Mutations were scored according to the 20/20 rule published by Vogelstein and colleagues. We divided mutations according to their classification into oncogene mutations (missense mutations and in frame deletion/insertions) and tumor suppressor mutations (frame-shift deletions/insertions, nonsense mutations and splice site mutations). Then, we calculated an oncogene mutation rate (OGMR) and a tumor suppressor mutation rate (TSMR) for each gene. The OGMR was defined as one minus the number of distinct oncogene mutations divided by the total number of mutations. The TSMR was defined as distinct tumor suppressor mutations divided by the number of total mutations. Genes with an OGMR > 0.2 and TSMR < 0.05 were scored as oncogene. A gene was scored as tumor suppressor if its TSMR > 0.2 or if the OGMR > 0.2 and the TSMR > 0.05. We required a minimum of five oncogene or tumor suppressor mutations in order to score a gene as oncogene or tumor suppressor, respectively.

How are data from shRNA knock-down screens scored?

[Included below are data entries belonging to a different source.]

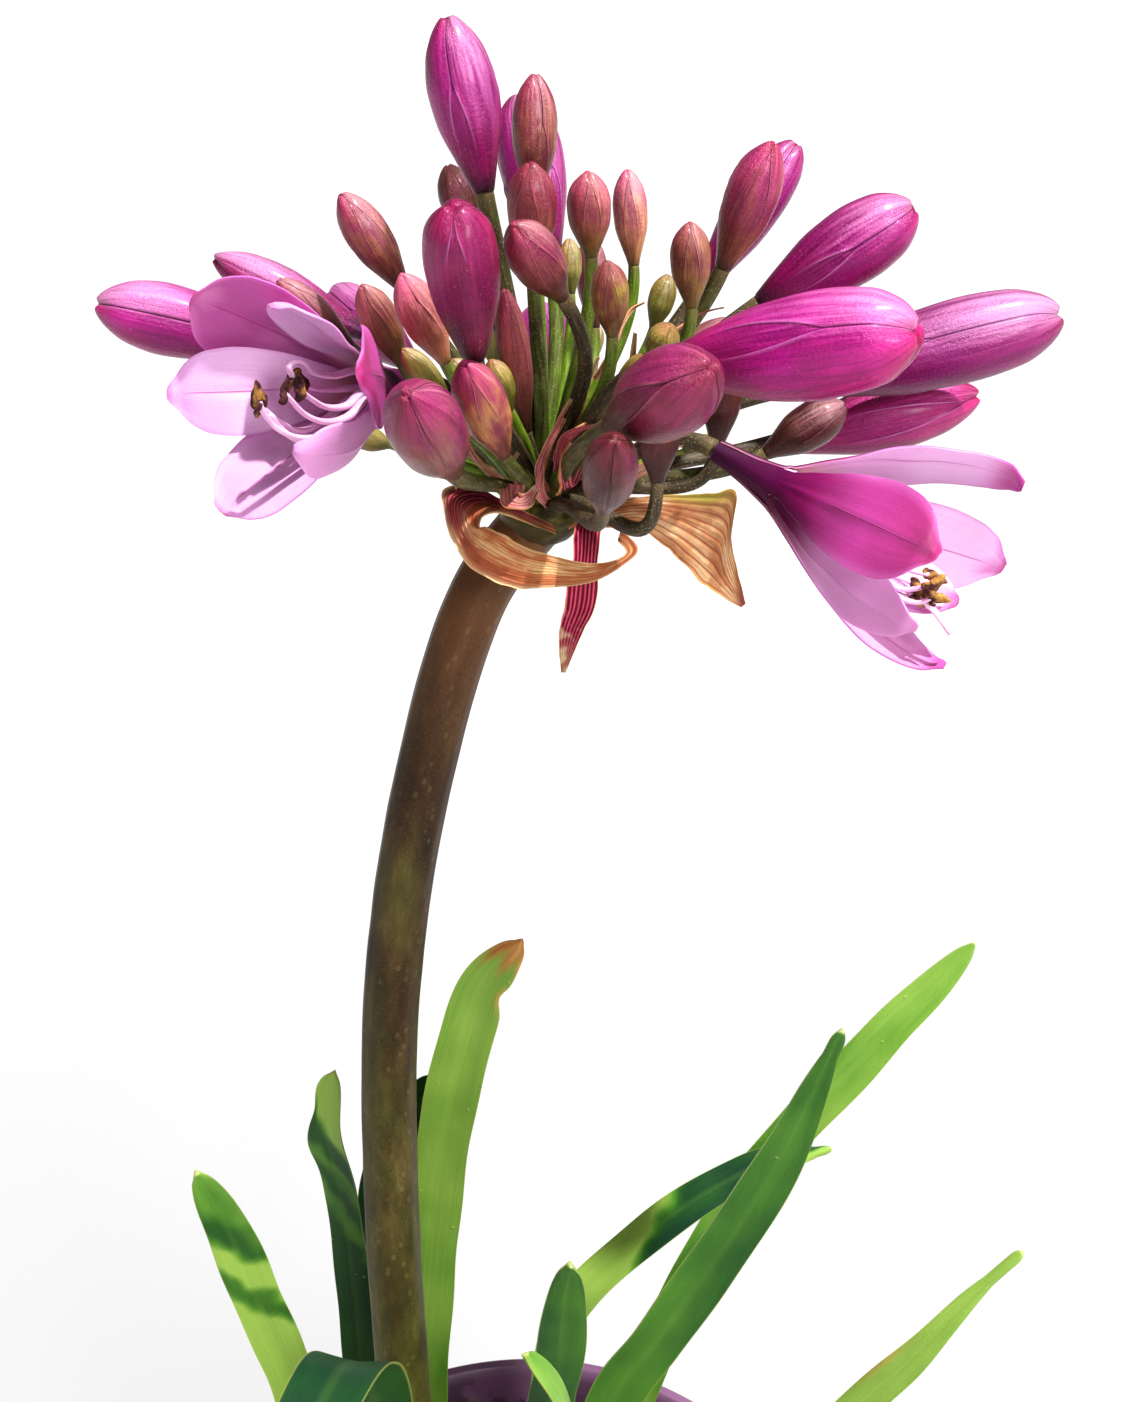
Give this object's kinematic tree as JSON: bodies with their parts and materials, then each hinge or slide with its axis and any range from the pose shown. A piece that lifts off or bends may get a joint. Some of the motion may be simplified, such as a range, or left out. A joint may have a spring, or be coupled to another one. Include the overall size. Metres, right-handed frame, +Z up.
{
  "type": "potted agapanthus plant",
  "caption": "Agapanthus in a nursery pot: bent flower stalk with an umbel of magenta buds and open trumpet flowers, dried bracts and arching strap leaves.",
  "frame": {"origin": "centre of the pot's flat underside", "axes": "+Z up; the picture looks along +Y and +X is to its right"},
  "size_m": [0.2432, 0.2146, 0.4708],
  "materials": {
    "pot": "satin",
    "soil": "matte",
    "scape": "satin",
    "bract": "matte",
    "flower": "satin",
    "leaf": "satin",
    "bud_ripe": "satin",
    "bud_half": "satin",
    "bud_young": "satin",
    "bud_dusk": "satin"
  },
  "bodies": {
    "root": {"pot": "pot", "soil": "soil", "scape": "scape", "bract_left": "bract", "bract_middle": "bract", "bract_right": "bract", "flower_left": "flower", "flower_right": "flower", "leaf_left": "leaf", "leaf_notched": "leaf", "leaf_tall": "leaf", "leaf_behind_scape": "leaf", "leaf_front_arch": "leaf", "leaf_front_short": "leaf", "leaf_edge_on": "leaf", "leaf_big_right": "leaf", "leaf_far_right": "leaf", "leaf_arched_right": "leaf", "leaf_low_right": "leaf", "leaf_trailing_left": "leaf", "leaf_trailing_right": "leaf", "leaf_trailing_front": "leaf", "leaf_trailing_near_left": "leaf", "bud_crown": "bud_ripe", "bud_left_magenta": "bud_ripe", "bud_behind_top_pink": "bud_ripe", "bud_top_brown": "bud_half", "bud_top_front_brown": "bud_half", "bud_s_stalk": "bud_half", "bud_dark_back": "bud_dusk", "bud_left_high": "bud_half", "bud_left_brown": "bud_young", "bud_mid_cone": "bud_half", "bud_left_pink": "bud_young", "bud_front_left_ball": "bud_half", "bud_front_left_orange": "bud_half", "bud_far_left": "bud_ripe", "bud_left_upper": "bud_ripe", "bud_left_upper_front": "bud_half", "bud_right_top": "bud_half", "bud_right_top_back": "bud_ripe", "bud_right_small": "bud_young", "bud_mid_small": "bud_young", "bud_mid_pink": "bud_half", "bud_mid_green": "bud_young", "bud_pink_back": "bud_half", "bud_right_upper": "bud_ripe", "bud_fore_giant": "bud_ripe", "bud_right_giant": "bud_ripe", "bud_right_dark": "bud_ripe", "bud_right_brown": "bud_half", "bud_brown_under": "bud_dusk", "bud_front_violet": "bud_half", "bud_front_ball": "bud_dusk", "bud_cone_hidden": "bud_dusk", "bud_back_ripe": "bud_ripe", "bud_back_ripe_left": "bud_ripe", "bud_back_half_right": "bud_half", "bud_back_half_low": "bud_half"}
  },
  "joints": []
}
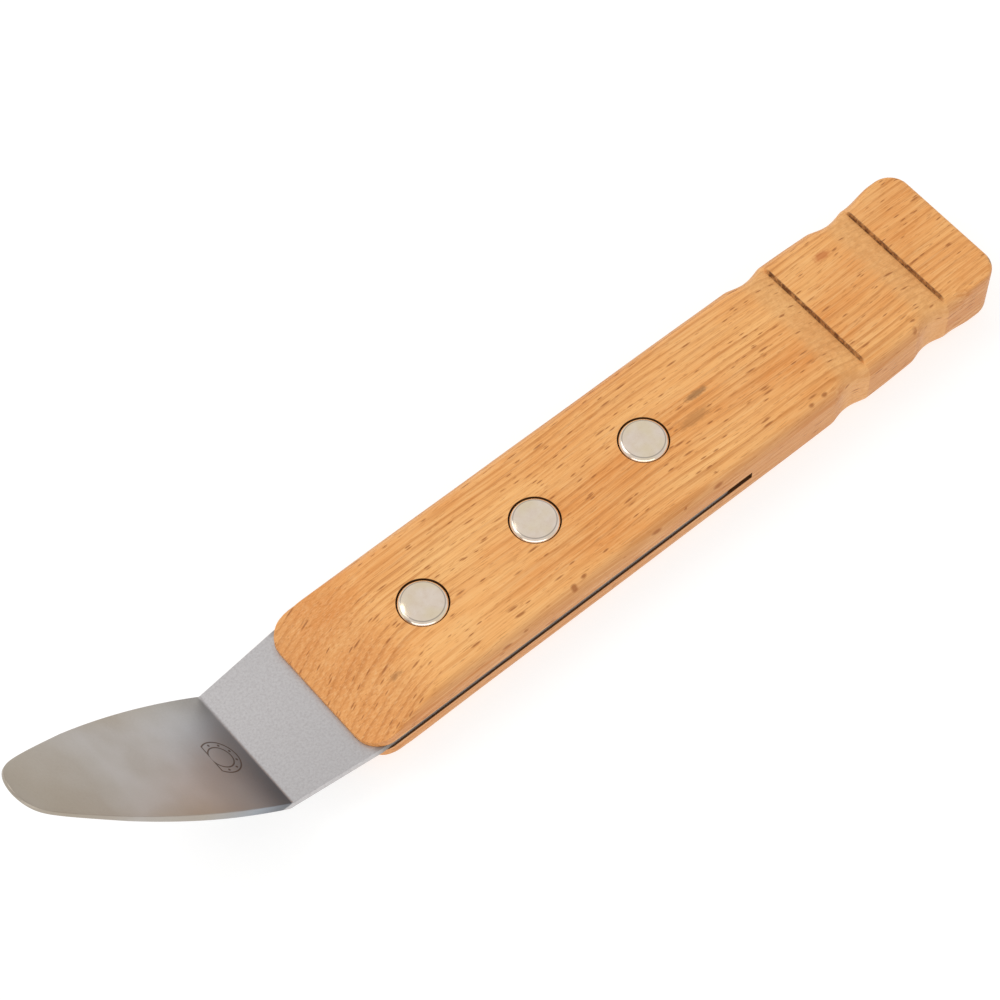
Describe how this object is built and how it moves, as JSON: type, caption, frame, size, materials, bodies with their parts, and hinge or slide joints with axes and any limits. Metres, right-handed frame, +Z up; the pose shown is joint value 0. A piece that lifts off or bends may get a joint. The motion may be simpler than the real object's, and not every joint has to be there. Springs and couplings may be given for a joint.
{
  "type": "hoof pick",
  "caption": "Hoof pick with a bent tongue-shaped steel blade riveted into a flat wooden handle with thumb grooves near its butt.",
  "frame": {"origin": "bottom centre of the bounding box, in the plane of the handle's flat underside", "axes": "+X along the handle towards its butt, +Y across the handle, +Z up out of its top face, the side to which the blade is bent"},
  "size_m": [0.205, 0.03, 0.0487],
  "materials": {
    "beech": "sanded and oiled",
    "steel": "satin",
    "rivet_metal": "polished"
  },
  "bodies": {
    "root": {"handle": "beech", "blade": "steel", "rivet_tube_front": "rivet_metal", "rivet_post_front": "rivet_metal", "rivet_tube_middle": "rivet_metal", "rivet_post_middle": "rivet_metal", "rivet_tube_rear": "rivet_metal", "rivet_post_rear": "rivet_metal"}
  },
  "joints": []
}
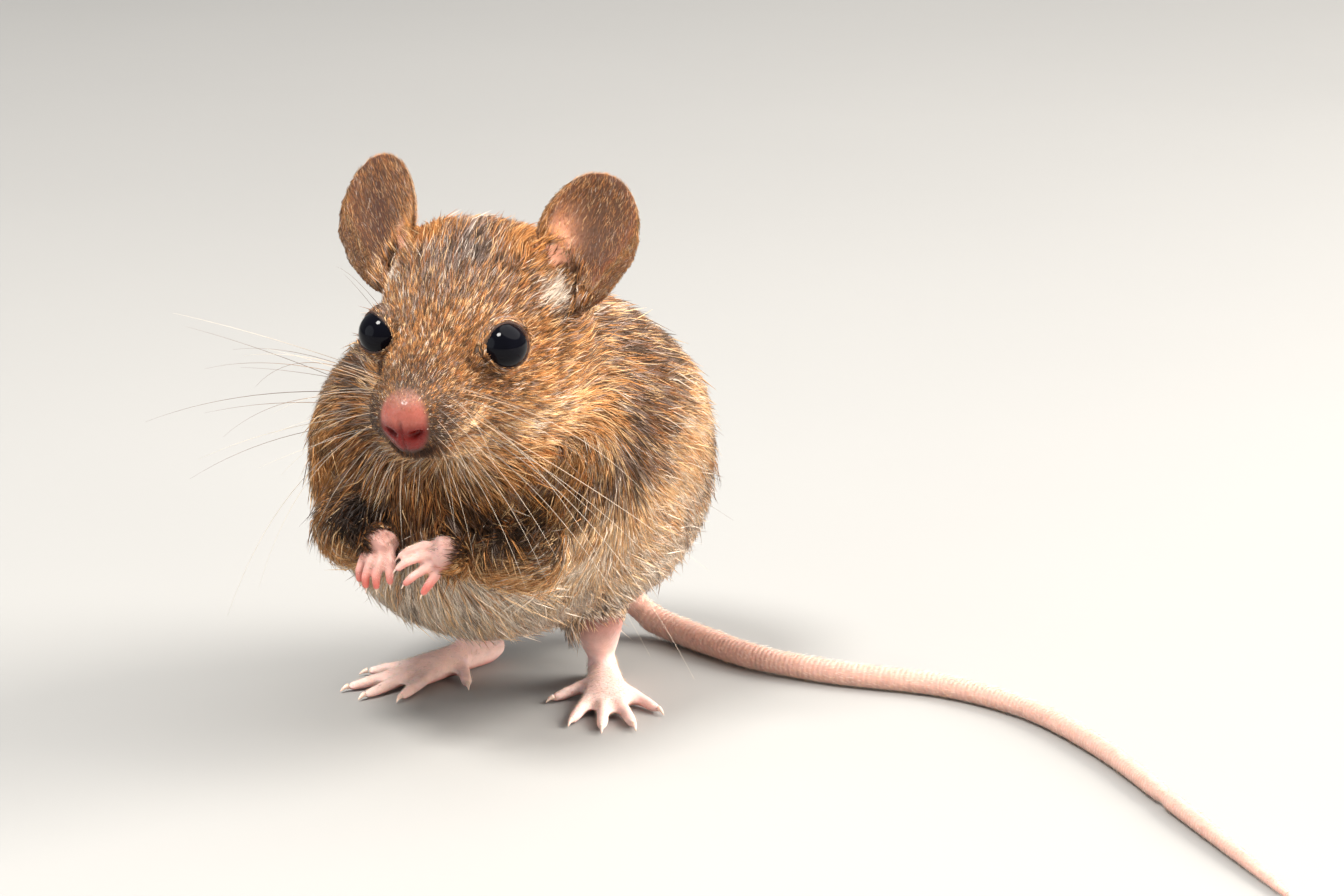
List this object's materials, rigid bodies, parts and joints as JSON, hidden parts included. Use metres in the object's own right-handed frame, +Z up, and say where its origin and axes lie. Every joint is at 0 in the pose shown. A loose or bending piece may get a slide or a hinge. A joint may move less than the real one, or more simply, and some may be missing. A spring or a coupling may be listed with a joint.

Project Achilles assessed cell viability after knocking down genes using different shRNA hairpins. In order to minimize off-target effects, Project Achilles integrated knock-down results of several hairpins targeting the same gene into so called "gene solutions", providing a cell viability score for each gene and cell line combination. We used only genes for which only a single gene solution was provided. For each gene, we derived a distribution of viability values across all cell lines. A gene was scored as potential oncogene for one cancer type if at least 25% of the cell lines for this cancer type had a knock-down viability score that was lower than the 25th percentile across all cell lines. If at least 25% of the cell lines had a knock-down viability score greater than the 75th percentile for that gene, it was scored as potential tumor suppressor gene.

What do the '-' indicate in the scores table?

The '-' in the scores table can indicate two things. If a row contains valid oncogene/tumor suppressor/combined score (e.g. 3,-1,0) but some other column is set to '-' then it indicates a missing value in the database for this column. On the other hand, if a data row is completely filled with '-' for the score columns then this specific gene is not found in the database.

Why user uploaded gene not shown in the plots?

If user uploads a gene which is not a valid HGNC/HUGO gene symbol, then it is not shown in the plots. However, the scores table will show a data row for this gene but all the scores column will be set to '-'. This incident can also occour if some user uploaded gene is not found in the database.

Why number of genes not same in table and plots in 'Top Candidate Genes' page?

According to user selection criteria, top candidate genes are selected and shown into plots and table. However, all the geens are shown in the table, but only top 1000 genes are shown in the plots.